**Written exercise**
Send back all the data below, exactly as given.

**Dataset section**
--- --- ---
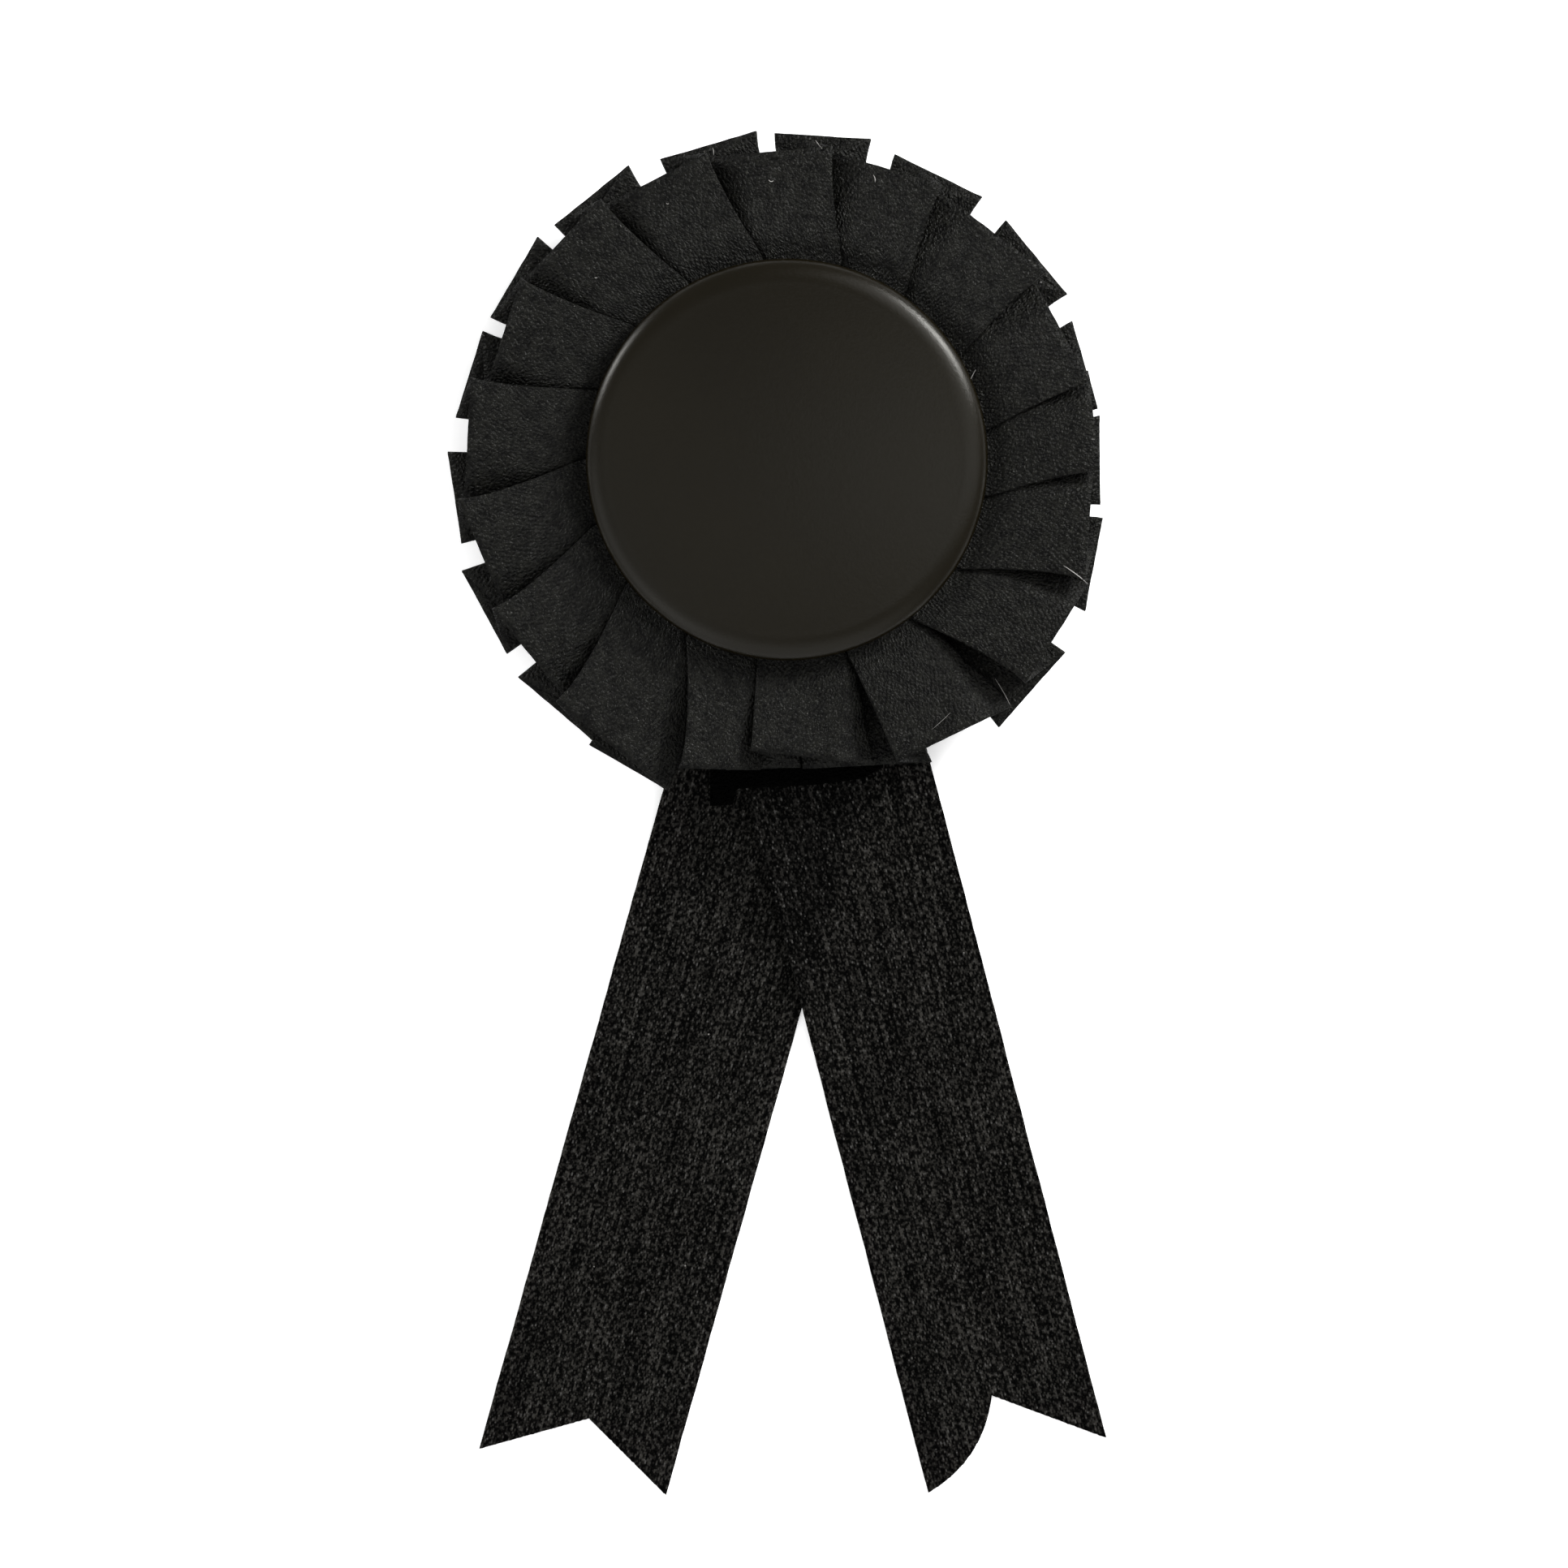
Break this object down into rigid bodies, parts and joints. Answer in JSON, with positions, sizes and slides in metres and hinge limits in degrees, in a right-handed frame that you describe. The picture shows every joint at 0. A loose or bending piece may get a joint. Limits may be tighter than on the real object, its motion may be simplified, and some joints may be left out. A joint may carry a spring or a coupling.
{
  "type": "ribbon rosette",
  "caption": "Black award rosette: a low domed badge in a ring of overlapping box pleats, two forked ribbon tails below it and a bar pin behind.",
  "frame": {"origin": "on the surface that the rosette lies on, under the middle of its outline", "axes": "+Z is the front, +Y runs from the tails to the top of the badge, +X to the right as seen from the front"},
  "size_m": [0.0952, 0.1971, 0.0171],
  "materials": {
    "badge_enamel": "warm black, satin, with a broad soft highlight on the rolled edge",
    "satin_ribbon": "black satin ribbon with a soft sheen across the weave",
    "satin_ribbon_end": "black satin ribbon seen in shadow",
    "crinkled_ribbon": "thin black ribbon with fine lengthwise crinkles, faintly see-through",
    "card": "plain dark card, matte",
    "pin_steel": "nickel-plated steel, satin"
  },
  "bodies": {
    "root": {"badge": "badge_enamel", "pleated_ribbon": "satin_ribbon", "ribbon_end": "satin_ribbon_end", "tail_left": "crinkled_ribbon", "tail_right": "crinkled_ribbon", "back_card": "card", "bar_pin": "pin_steel"}
  },
  "joints": []
}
--- --- ---
**Task answer**
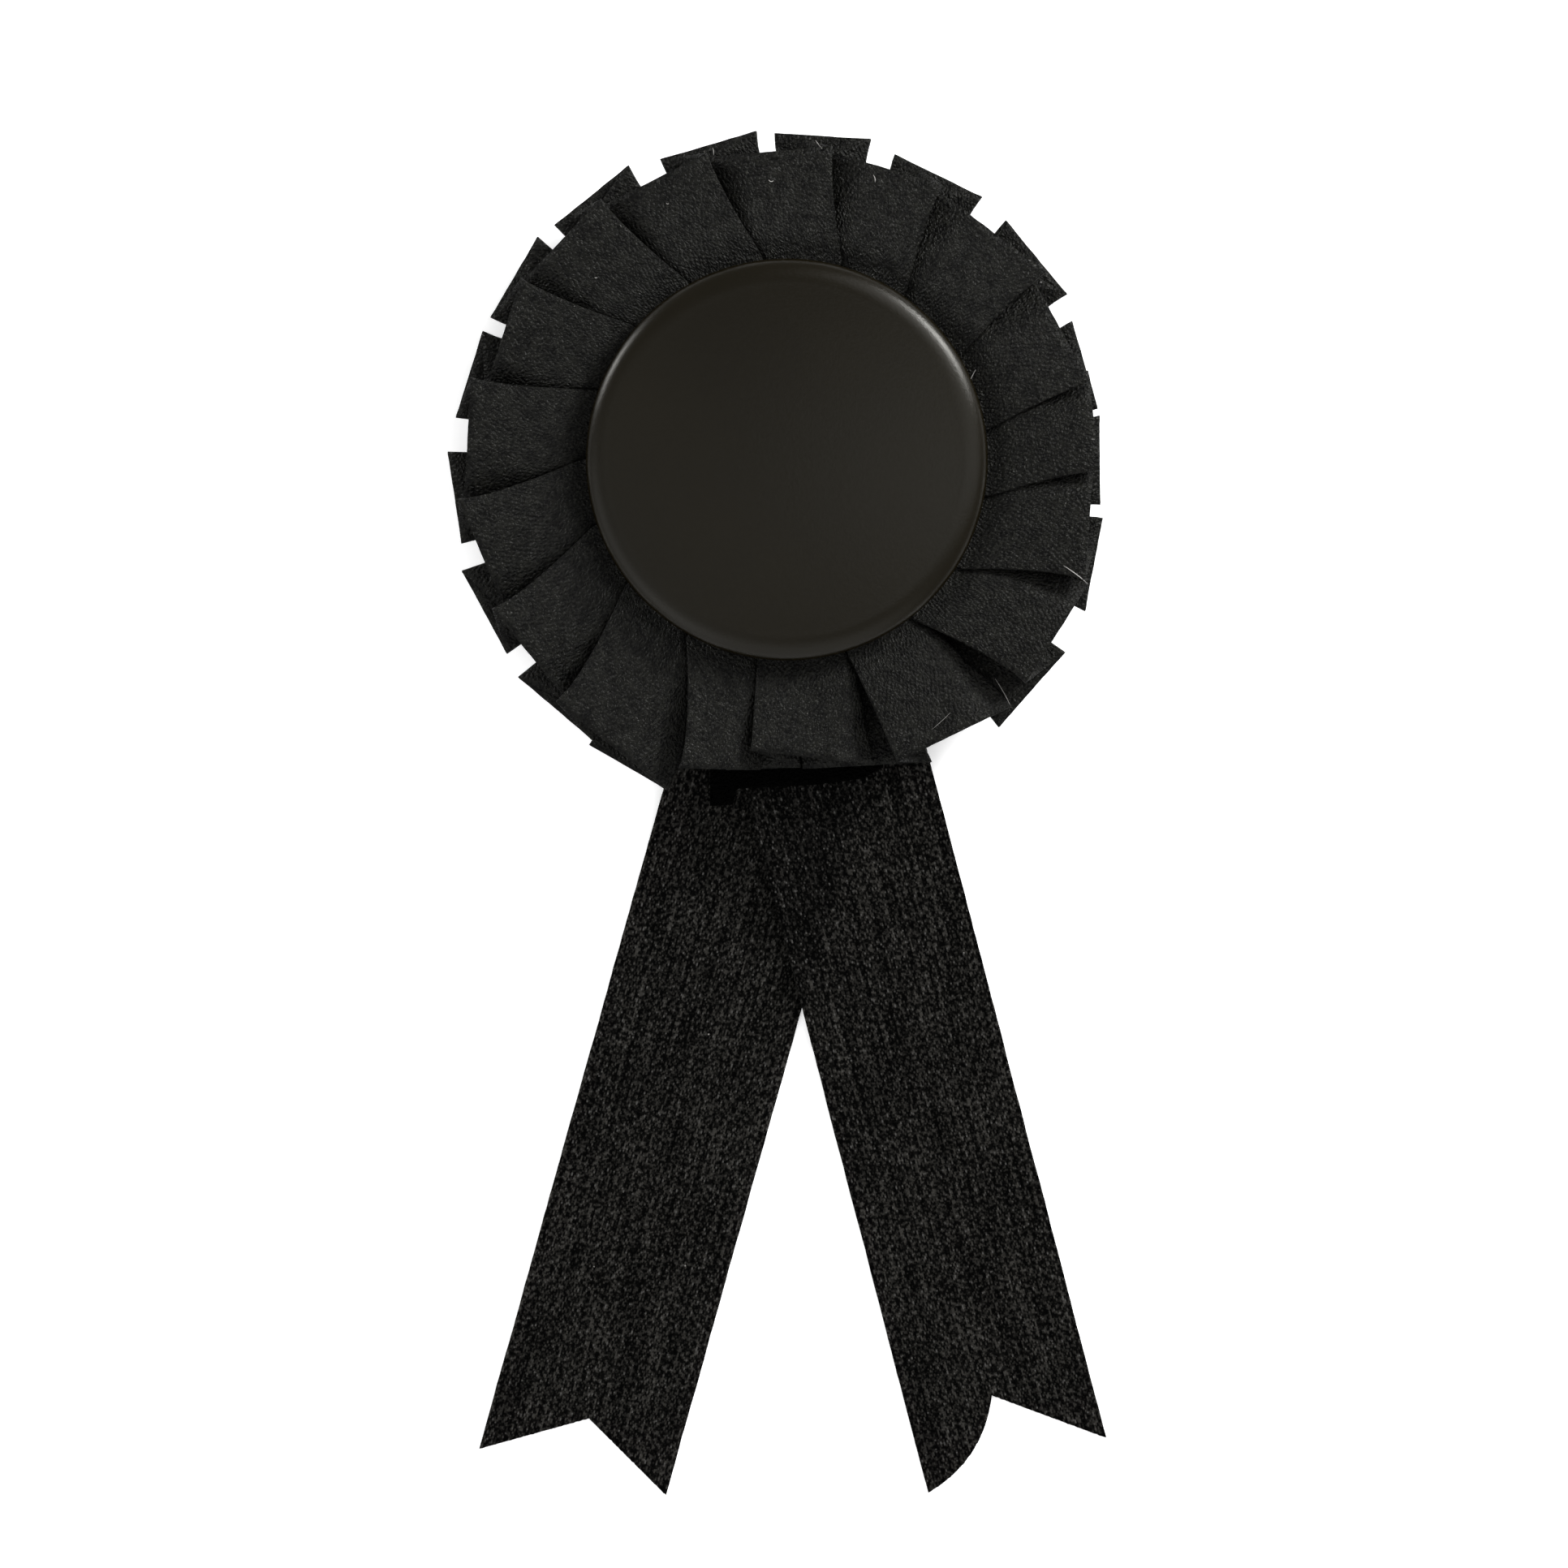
Break this object down into rigid bodies, parts and joints. Answer in JSON, with positions, sizes and slides in metres and hinge limits in degrees, in a right-handed frame that you describe. The picture shows every joint at 0. A loose or bending piece may get a joint. Limits may be tighter than on the real object, its motion may be simplified, and some joints may be left out. A joint may carry a spring or a coupling.
{
  "type": "ribbon rosette",
  "caption": "Black award rosette: a low domed badge in a ring of overlapping box pleats, two forked ribbon tails below it and a bar pin behind.",
  "frame": {"origin": "on the surface that the rosette lies on, under the middle of its outline", "axes": "+Z is the front, +Y runs from the tails to the top of the badge, +X to the right as seen from the front"},
  "size_m": [0.0952, 0.1971, 0.0171],
  "materials": {
    "badge_enamel": "warm black, satin, with a broad soft highlight on the rolled edge",
    "satin_ribbon": "black satin ribbon with a soft sheen across the weave",
    "satin_ribbon_end": "black satin ribbon seen in shadow",
    "crinkled_ribbon": "thin black ribbon with fine lengthwise crinkles, faintly see-through",
    "card": "plain dark card, matte",
    "pin_steel": "nickel-plated steel, satin"
  },
  "bodies": {
    "root": {"badge": "badge_enamel", "pleated_ribbon": "satin_ribbon", "ribbon_end": "satin_ribbon_end", "tail_left": "crinkled_ribbon", "tail_right": "crinkled_ribbon", "back_card": "card", "bar_pin": "pin_steel"}
  },
  "joints": []
}